BATON ROUGE, La. (BRPROUD) — Last week Louisiana Secretary of State Kyle Ardoin announced that he plans to ban TikTok from state department-issued devices, including phones and laptops.

“This is about protecting our constituent’s personal identified data,” said Joel Watson, deputy secretary of state for outreach services.

Watson said the FBI believes TikTok may pose a security risk.

“The data used in TikTok can be manipulated, used to manipulate users, and also is going to some nefarious people like the Chinese communist party,” he said.

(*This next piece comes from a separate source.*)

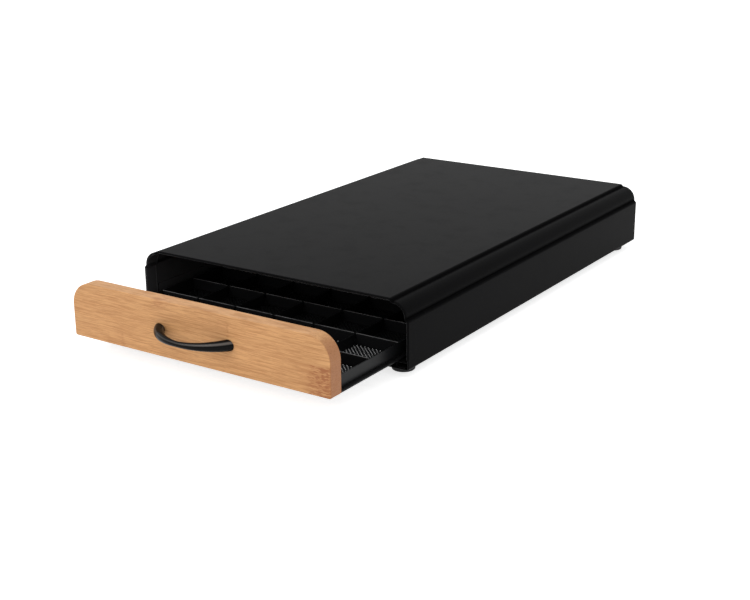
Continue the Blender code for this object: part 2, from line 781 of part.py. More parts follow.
def make_handle(drawer):
    """A bow whose middle line is one arc; its ends are cut flat a small gap before the panel."""
    half = HANDLE_CENTRES / 2
    rise = HANDLE_REACH - HANDLE_MIDDLE_DIAMETER / 2
    radius = (half * half + rise * rise) / (2 * rise)
    end_angle = math.asin(half / radius)
    overrun = 0.6 * HANDLE_END_DIAMETER / radius
    curve = bpy.data.curves.new("handle", "CURVE")
    curve.dimensions = "3D"
    curve.bevel_depth = 1.0
    curve.bevel_resolution = 4
    curve.use_fill_caps = True
    spline = curve.splines.new("POLY")
    spline.points.add(HANDLE_POINTS - 1)
    for i, point in enumerate(spline.points):
        angle = (end_angle + overrun) * (2 * i / (HANDLE_POINTS - 1) - 1)
        x = radius * math.sin(angle)
        out = radius * math.cos(angle) - (radius - rise)
        share = min(1.0, abs(x) / half)
        width = HANDLE_END_DIAMETER - HANDLE_MIDDLE_DIAMETER
        point.co = (x, -out, 0, 1)
        point.radius = (HANDLE_MIDDLE_DIAMETER + width * share**1.5) / 2
    mesh = curve_to_mesh("handle", curve)
    place = (0, -PANEL_THICKNESS - GAP, PANEL_MIDDLE)
    handle = add_object("handle", mesh, "black_handle", drawer, place)

    holes = cutter_group("handle_holes")
    trim_depth = 2 * HANDLE_END_DIAMETER
    trim = box_mesh("handle_trim", (2 * HANDLE_CENTRES, trim_depth, 2 * HANDLE_END_DIAMETER))
    add_cutter("handle_trim", trim, (0, trim_depth / 2, 0), (0, 0, 0), holes, handle)
    drill = drill_mesh("handle_drill", LARGE_SHANK + HOLE_CLEARANCE, 2 * HANDLE_SCREW_GRIP)
    for side in (-1, 1):
        add_cutter("handle_hole", drill, (side * half, 0, 0), (math.pi / 2, 0, 0), holes, handle)
    cut_with(handle, holes)
    shade_smooth(mesh)


def make_handle_screws(drawer):
    grip = PANEL_THICKNESS + GAP + HANDLE_SCREW_GRIP
    mesh = screw_profile("handle_screw", LARGE_SHANK, LARGE_HEAD, grip)
    for name, side in (("left", -1), ("right", 1)):
        place = (side * HANDLE_CENTRES / 2, GAP, PANEL_MIDDLE)
        screw = add_object(f"handle_screw_{name}", mesh, "dark_screw", drawer, place, (math.pi / 2, 0, 0))
        add_turn(screw, 14)


# ---------------------------------------------------------------- all


def main():
    global PARTS, CUTTERS
    clear_scene()
    PARTS = new_collection("capsule_drawer")
    CUTTERS = new_collection("cutters")
    make_materials()

    housing = empty("housing_frame", (0, -MIDDLE_Y, 0))
    make_cover(housing)
    make_base_plate(housing)
    make_back_panel(housing)
    make_runners(housing)
    make_keepers(housing)
    make_stops(housing)
    make_bumpers(housing)
    make_feet(housing)
    make_base_screws(housing)

    drawer = empty("drawer_slide_frame", (0, DRAWER_Y, 0), housing)
    make_tray_floor(drawer)
    make_tray_walls(drawer)
    make_dividers(drawer)
    make_panel(drawer)
    make_panel_screws(drawer)
    make_handle(drawer)
    make_handle_screws(drawer)


main()
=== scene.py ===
"""A coffee capsule drawer: a low black steel housing that a machine stands on, and one drawer
with a bamboo front, a black bow handle, a perforated floor and a grid of low dividers.

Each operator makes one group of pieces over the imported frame; main() runs them in order.
"""

import functools
import math

import bmesh
import bpy
from mathutils import Matrix, Vector


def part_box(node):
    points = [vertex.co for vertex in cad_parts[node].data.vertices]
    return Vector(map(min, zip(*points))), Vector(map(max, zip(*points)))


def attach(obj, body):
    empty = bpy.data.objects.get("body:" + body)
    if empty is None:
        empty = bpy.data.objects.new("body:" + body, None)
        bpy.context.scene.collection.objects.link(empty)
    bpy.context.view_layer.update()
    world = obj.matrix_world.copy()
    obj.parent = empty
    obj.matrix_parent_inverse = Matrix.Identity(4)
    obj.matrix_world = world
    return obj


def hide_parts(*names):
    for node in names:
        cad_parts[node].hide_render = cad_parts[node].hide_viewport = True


bl_info = {
    "name": "Capsule Drawer",
    "version": (1, 0, 0),
    "blender": (4, 5, 0),
    "location": "3D View > Sidebar > Capsule Drawer",
    "description": "Builds a capsule drawer with its perforated tray, bamboo front and studio",
    "category": "Object",
}

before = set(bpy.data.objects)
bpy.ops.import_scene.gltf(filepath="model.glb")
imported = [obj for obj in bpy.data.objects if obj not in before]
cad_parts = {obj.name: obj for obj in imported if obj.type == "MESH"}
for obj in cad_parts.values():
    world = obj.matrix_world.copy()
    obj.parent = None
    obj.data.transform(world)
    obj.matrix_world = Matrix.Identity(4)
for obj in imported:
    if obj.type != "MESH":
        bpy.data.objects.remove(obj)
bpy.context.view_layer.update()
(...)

TikTok provided the following statement:

“We’re disappointed that so many states are jumping on the political bandwagon to enact policies that will do nothing to advance cybersecurity in their states and are based on unfounded falsehoods about TikTok. TikTok is loved by millions of Americans, and it is unfortunate that the many state agencies, offices, universities, student groups, and sports teams in those states will no longer be able to use TikTok to build communities and share information.  
We are continuing to work with the federal government to finalize a solution that will meaningfully address any security concerns that have been raised at the federal and state level. These plans have been developed under the oversight of our country’s top national security agencies—plans that we are well underway in implementing—to further secure our platform in the United States, and we will continue to brief lawmakers on them.”

Jamal Brown
TikTok Communications

Louisiana Republican lawmaker Daryl Deshotel said officials have been waiting on the Biden administration to create a deal with TikTok that would move servers from China to America. However, he said something needs to be done in the meantime.

“It’s a security issue,” said Deshotel. “Basically, the Chinese government could track every one of these users and know where all of these citizens are at one given time. Which is, when you think about this, it’s really disturbing.”

Tiktok officials said they are working with the federal government to finalize a solution that will address security concerns.

TikTok adds that another measure they are looking into is forming a “proxy” board, which would run the app’s United States data security division and would not be influenced by Bytedance.
Officials believe the proposed measures from the company could be part of a deal with the U.S., that would allow Bytedance to maintain its ownership.

The Louisiana Secretary of State is now asking the governor to follow the ban. As of Dec. 26, Louisiana Governor John Bel Edwards has yet to green-light the TikTok ban. A handful of U.S. governors have already done so.